America's first hero was General MacArthur. But the soldier who sprang from major to general overnight was an obscure aide to MacArthur, stationed in the Philippines.

He was picked by General Marshall, the Chief of Staff in Washington, to become supreme commander of all allied forces.

First, because he predicted that the war in Europe would be an industrial war of aircraft and tanks and movement and because in a report to Marshall he saw - insisted - that the base of the Pacific War, to have and to hold, must be Australia.

He knew what most Americans and all Europeans have to learn is how different your world and its potential enemies look when you're out there in the Far East, which they call the Near North and where for years the intentions of Sukarno were of more anxious concern than the plans of Stalin.

Any administration made up of men and women brought up on these experiences, these exploits, this Asian and Pacific history has to be more puzzled than embarrassed when they hear every day an outraged cry from European politicians and newspapers alike: "Do you realise that Europe is horrified by Bush's policies?"

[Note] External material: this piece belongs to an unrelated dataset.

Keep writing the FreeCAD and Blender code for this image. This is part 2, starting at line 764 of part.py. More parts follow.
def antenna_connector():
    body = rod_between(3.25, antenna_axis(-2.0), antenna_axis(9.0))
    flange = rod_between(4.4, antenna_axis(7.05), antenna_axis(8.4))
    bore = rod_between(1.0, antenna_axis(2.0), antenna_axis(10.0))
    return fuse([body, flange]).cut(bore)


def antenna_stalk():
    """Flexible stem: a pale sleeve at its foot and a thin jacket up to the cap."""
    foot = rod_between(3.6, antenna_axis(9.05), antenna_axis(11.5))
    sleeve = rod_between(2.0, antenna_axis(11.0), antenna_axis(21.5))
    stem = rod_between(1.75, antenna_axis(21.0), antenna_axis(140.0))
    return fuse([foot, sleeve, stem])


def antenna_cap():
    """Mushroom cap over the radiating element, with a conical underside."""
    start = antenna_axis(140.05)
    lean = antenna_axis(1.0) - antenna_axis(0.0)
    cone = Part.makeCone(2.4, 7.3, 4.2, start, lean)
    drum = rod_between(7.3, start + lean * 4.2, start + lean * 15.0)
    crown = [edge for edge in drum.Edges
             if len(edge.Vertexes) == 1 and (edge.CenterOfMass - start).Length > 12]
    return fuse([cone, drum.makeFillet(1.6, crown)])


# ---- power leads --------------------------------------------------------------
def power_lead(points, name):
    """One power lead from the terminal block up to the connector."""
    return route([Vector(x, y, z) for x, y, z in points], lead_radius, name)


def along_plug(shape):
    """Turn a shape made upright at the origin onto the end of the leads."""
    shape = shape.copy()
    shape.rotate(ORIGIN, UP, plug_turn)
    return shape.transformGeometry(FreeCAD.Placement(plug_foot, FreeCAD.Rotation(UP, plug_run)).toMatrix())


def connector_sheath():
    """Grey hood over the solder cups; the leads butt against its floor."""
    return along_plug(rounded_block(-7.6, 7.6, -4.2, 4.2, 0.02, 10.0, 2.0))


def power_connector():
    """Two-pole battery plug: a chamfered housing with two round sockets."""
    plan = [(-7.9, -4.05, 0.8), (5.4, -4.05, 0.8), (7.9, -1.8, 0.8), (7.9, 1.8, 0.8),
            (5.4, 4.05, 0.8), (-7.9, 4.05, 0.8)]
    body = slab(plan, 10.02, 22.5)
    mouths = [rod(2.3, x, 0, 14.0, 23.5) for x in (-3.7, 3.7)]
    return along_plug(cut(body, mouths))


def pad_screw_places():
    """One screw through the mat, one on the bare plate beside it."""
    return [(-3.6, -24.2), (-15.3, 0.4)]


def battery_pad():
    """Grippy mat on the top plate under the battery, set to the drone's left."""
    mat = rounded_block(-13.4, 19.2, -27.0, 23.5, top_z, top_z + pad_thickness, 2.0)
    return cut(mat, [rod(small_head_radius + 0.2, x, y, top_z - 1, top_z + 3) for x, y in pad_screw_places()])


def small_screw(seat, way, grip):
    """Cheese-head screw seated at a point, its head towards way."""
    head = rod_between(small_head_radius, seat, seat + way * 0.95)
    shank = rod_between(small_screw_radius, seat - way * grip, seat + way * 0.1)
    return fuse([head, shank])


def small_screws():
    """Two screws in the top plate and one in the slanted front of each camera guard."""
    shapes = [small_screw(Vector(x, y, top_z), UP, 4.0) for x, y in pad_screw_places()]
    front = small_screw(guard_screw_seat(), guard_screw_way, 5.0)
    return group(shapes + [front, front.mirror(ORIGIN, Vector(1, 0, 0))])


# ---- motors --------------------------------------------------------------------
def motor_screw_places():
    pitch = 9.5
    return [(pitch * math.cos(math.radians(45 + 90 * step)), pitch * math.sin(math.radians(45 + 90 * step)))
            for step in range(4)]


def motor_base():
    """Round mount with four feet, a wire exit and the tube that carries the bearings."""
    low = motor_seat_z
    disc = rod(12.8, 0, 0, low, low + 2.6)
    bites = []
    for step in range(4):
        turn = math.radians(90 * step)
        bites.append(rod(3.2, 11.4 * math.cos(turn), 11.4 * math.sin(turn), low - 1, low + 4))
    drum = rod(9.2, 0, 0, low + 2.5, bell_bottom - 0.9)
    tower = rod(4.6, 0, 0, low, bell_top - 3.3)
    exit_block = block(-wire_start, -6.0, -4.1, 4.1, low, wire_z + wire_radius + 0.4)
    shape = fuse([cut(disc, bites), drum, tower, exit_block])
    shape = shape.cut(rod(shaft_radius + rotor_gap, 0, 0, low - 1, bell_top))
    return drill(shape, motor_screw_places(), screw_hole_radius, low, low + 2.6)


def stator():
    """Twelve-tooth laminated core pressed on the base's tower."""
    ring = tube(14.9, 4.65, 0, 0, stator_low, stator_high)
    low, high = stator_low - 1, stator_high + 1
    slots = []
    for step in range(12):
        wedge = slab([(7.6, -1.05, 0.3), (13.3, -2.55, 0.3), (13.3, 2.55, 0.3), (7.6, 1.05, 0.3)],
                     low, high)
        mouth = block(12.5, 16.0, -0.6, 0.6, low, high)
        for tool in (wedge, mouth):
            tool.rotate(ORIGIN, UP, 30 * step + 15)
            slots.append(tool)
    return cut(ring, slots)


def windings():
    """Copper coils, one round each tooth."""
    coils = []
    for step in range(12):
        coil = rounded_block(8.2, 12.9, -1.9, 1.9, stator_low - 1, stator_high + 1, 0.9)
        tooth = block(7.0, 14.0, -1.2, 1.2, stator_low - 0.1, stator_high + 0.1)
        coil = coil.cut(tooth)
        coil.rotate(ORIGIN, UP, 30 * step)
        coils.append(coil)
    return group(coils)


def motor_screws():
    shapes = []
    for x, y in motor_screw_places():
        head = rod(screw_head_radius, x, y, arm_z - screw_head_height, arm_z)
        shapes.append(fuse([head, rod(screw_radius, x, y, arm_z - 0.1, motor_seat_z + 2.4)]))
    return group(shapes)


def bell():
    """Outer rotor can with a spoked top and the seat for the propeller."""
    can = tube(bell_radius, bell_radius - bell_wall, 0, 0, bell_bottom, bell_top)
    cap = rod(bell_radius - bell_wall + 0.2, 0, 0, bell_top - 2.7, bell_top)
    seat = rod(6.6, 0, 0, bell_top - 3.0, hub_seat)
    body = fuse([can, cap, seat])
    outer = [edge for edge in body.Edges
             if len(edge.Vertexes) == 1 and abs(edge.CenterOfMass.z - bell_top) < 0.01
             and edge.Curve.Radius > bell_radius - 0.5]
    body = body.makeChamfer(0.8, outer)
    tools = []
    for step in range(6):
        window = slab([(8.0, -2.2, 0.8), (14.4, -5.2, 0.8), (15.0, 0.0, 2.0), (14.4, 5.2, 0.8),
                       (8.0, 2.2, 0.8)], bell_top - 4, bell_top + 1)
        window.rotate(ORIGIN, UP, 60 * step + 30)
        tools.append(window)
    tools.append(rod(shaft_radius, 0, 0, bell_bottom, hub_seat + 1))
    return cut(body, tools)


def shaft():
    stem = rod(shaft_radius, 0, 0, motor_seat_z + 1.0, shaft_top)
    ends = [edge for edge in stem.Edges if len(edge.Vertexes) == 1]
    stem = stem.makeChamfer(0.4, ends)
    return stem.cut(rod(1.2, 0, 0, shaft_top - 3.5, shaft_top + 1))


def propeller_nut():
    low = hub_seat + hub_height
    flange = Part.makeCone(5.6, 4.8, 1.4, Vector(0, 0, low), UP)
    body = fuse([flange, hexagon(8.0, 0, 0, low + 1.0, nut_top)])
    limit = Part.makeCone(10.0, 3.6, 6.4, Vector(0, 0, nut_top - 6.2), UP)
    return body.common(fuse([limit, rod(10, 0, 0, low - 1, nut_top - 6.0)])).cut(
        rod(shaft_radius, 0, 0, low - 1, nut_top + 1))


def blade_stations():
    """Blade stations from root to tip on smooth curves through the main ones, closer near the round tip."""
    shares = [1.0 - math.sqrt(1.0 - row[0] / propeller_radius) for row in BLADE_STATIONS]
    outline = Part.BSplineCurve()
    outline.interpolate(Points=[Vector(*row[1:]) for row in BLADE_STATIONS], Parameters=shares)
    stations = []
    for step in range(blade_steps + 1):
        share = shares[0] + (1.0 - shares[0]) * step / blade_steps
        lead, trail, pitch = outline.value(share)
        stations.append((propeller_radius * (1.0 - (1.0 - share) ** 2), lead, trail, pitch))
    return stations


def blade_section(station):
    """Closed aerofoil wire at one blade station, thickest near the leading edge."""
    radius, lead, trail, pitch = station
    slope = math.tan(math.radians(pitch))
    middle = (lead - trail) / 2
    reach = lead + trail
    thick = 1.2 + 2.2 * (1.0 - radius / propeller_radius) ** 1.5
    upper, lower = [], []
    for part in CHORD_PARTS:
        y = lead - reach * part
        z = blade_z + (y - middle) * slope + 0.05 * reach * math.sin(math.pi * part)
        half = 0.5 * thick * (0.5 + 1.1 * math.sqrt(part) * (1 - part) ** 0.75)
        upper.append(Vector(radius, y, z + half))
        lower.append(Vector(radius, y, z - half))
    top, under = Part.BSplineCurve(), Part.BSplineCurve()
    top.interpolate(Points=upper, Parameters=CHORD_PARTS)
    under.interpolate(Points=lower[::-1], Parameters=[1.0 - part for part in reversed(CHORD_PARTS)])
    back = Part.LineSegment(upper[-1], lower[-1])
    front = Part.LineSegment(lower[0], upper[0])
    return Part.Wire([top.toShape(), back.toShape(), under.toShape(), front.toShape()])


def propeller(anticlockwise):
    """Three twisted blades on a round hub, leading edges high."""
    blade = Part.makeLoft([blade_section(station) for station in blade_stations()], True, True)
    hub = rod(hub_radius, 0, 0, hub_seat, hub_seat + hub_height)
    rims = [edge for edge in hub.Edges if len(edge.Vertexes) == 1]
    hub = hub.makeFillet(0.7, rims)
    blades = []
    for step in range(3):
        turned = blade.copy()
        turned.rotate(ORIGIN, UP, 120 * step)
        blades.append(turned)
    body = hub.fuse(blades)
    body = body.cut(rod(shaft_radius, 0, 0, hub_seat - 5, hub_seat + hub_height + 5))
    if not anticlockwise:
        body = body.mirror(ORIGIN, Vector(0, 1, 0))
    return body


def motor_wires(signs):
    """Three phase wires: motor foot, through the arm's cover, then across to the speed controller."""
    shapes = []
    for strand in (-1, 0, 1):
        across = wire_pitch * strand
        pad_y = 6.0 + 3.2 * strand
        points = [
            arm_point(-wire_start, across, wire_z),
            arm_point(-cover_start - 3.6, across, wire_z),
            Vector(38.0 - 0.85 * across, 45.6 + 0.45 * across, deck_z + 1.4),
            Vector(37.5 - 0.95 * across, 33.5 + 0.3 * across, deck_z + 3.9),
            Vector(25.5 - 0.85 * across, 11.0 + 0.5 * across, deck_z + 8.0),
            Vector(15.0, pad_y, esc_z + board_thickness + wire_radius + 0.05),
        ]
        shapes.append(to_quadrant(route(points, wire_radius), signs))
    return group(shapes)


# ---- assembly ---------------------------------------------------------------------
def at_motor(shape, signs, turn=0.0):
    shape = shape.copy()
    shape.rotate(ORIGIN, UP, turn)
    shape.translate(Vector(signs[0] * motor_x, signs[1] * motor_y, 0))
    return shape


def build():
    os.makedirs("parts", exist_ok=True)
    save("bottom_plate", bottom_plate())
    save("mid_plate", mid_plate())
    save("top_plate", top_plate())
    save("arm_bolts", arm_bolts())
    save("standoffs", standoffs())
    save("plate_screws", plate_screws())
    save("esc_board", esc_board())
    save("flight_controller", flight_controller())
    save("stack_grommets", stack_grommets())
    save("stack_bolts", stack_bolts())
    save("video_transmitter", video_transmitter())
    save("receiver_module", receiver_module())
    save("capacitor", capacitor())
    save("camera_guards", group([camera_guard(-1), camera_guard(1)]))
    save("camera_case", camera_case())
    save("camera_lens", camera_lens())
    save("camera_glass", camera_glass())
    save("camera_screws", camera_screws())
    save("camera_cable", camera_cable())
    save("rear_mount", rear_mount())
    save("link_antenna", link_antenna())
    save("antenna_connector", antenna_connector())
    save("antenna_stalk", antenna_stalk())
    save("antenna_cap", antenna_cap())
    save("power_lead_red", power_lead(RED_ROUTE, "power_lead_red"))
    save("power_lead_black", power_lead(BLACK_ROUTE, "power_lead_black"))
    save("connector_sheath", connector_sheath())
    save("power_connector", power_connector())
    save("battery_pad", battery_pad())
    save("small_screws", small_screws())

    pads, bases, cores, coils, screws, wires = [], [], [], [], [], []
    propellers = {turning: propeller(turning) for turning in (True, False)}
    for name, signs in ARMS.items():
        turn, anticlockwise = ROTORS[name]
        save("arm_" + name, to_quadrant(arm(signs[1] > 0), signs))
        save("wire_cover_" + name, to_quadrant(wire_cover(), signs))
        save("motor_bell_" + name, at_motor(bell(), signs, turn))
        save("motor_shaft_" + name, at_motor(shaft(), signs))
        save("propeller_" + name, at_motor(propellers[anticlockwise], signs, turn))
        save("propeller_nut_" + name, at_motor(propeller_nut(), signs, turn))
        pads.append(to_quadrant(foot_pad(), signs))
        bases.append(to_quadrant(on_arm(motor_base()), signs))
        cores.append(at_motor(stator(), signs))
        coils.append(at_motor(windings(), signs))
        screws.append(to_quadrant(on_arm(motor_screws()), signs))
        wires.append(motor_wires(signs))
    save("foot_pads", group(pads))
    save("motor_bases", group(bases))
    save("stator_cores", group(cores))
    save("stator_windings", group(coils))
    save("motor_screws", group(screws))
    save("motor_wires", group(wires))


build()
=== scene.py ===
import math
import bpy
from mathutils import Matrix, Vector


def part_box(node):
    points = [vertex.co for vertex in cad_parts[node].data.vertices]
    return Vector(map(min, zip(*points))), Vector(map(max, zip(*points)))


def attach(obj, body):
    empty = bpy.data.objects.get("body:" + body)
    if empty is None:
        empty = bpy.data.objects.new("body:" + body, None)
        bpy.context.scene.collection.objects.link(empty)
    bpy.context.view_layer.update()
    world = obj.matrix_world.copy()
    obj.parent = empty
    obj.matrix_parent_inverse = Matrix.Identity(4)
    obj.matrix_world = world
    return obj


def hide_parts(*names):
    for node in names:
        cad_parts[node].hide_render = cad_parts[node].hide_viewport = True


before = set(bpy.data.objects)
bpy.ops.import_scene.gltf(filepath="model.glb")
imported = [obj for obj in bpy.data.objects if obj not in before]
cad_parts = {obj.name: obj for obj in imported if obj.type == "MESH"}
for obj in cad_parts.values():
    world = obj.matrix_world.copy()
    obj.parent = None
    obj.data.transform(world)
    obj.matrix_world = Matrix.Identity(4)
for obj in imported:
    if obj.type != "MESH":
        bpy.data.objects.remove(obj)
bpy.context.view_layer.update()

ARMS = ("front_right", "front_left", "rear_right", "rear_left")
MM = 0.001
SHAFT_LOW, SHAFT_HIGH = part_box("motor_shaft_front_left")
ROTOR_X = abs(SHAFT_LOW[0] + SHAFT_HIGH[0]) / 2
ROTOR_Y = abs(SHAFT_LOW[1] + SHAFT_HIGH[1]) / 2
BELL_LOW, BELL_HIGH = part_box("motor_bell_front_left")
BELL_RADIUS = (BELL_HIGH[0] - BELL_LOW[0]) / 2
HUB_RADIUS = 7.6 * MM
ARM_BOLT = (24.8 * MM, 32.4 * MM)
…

A statesmen who would not care to be identified remarked the other day: "You know, when we get up in the morning we don't feel our first obligation is to please or displease Europe.

"When we think of our allies we have to think not only of Nato and Western Europe but about Japan and Taiwan and South Korea and Indonesia and the possible consequences of our military treaty with Australia."

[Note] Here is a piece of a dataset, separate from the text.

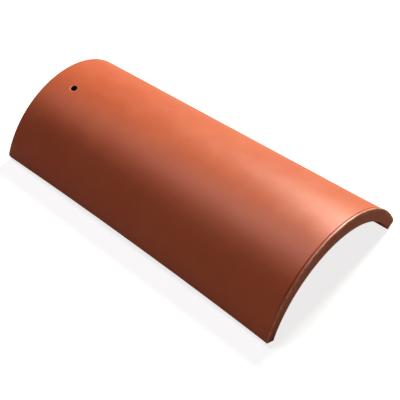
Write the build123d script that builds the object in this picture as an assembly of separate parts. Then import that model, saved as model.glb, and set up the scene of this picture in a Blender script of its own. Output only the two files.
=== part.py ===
from build123d import *
import os
from math import sqrt

# Tapered half-round ridge tile, one pressed piece of fired clay. Millimetres.
# X runs along the tile with the wide end at +X, Y runs across it and Z is up.
# The origin is under the middle of the tile, on the plane it stands on.

# Size over all, before the flare and the lip
length = 450.0
wide_width = 245.0          # between the outer edges of the feet, at the wide end
wide_height = 90.0          # to the crown, at the wide end
narrow_width = 211.0
narrow_height = 79.5

# Wall and feet
crown_wall = 19.5
foot_wall = 13.2            # across the foot face
foot_drop = 5.5             # inner edge of a foot below its outer edge
foot_arch = 3.7             # how far each foot rises at mid-length

# Wide end: a slight flare, then a lip with a crease behind it
flare_length = 65.0
flare_rise = 0.6
lip_width = 3.3
lip_rise = 0.5
lip_end_gap = 3.0           # the lip stops this far above the foot faces
crease_width = 1.6
crease_depth = 0.9

# Nail hole near the narrow end
hole_diameter = 8.5
hole_from_end = 37.0
hole_offset = -11.0         # off the centre line
mouth_radius = 0.8

# Softened edges
corner_radius = 5.0         # lower corners of the narrow end, seen from the side
outer_arris = 1.5
inner_arris = 1.2
lip_arris = 1.0

# How far each cutting shape runs past the tile
past = 20.0

narrow_x, wide_x = -length / 2, length / 2
foot_run = sqrt(foot_wall**2 - foot_drop**2)


def arc_over(half_width, base, crown):
    """Radius and centre height of an arc that stands on base and reaches the crown."""
    rise = crown - base
    radius = (half_width**2 + rise**2) / (2 * rise)
    return radius, crown - radius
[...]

It must have been an enormously welcome novelty for the Australians to see for once the two leading American cabinet officers appear in person to re-affirm that pledge.

It doesn't mean for a day or a night that the United States has, in an idiot tabloid phrase, "turned its back on Europe" or ceases from being knee deep with Britain (for one) in Kosovo.

"We shall stay there," said the president, "as long as we're needed."

But it should be possible for good allies and decent men and women to oppose the Bush policies that affect Europe and yet make a little leap of the imagination to see that America has just as many interests and anxieties looking across the wide Pacific as across the Atlantic.